She laughed ruefully as she recalled the memory of her son telling on himself. Another memory came back to her.

“And you remember the first time he came to your house, he peed in your pool when he had to use the toilet?” She chuckled a bit.

“I remember,” I answered, laughing lightly. “My whole yard was his toilet that day.”

“Yeah, neh? I guess it was meant to be the pool…”

The levity in the room evaporated as quickly as its unexpected entrance. We five women – the grieving mother and we her friends and family who had come to grieve with her – enveloped ourselves in silence once again. The constant pinging of her phone from the incessant stream of WhatsApp messages swallowed the otherwise quiet. The memory of Matthew was everywhere. There was so much to say and not enough strength to say it.

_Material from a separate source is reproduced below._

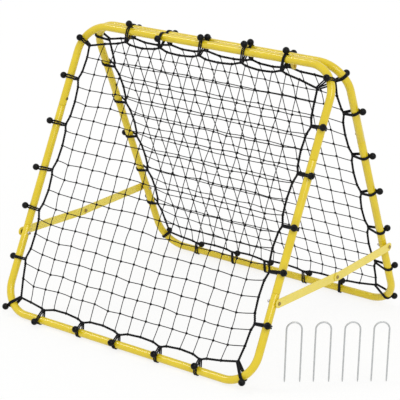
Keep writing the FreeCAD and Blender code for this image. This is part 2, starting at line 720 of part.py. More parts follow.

I met Thandi* in 2016 at a local spa. After months of ignoring the follicle forest that had sprouted on my chin, I went to a local spa to have it waxed away. Thandi was a new employee – new to Plett – and I was one of her first clients. I have always been self-conscious about my facial hair (one of the strange consequences of carrying and bearing a son) and cope with it by being self-depreciating. Thandi put me at ease by taking to focus away from my imperfection and focusing on what had caused it.

“I have a son too,” she said. “Matthew. He’s four.”

“Oh really? Mine is seven. His name is Stone.”

“They don’t stay with me. I’m working to bring them home. Maybe next year.”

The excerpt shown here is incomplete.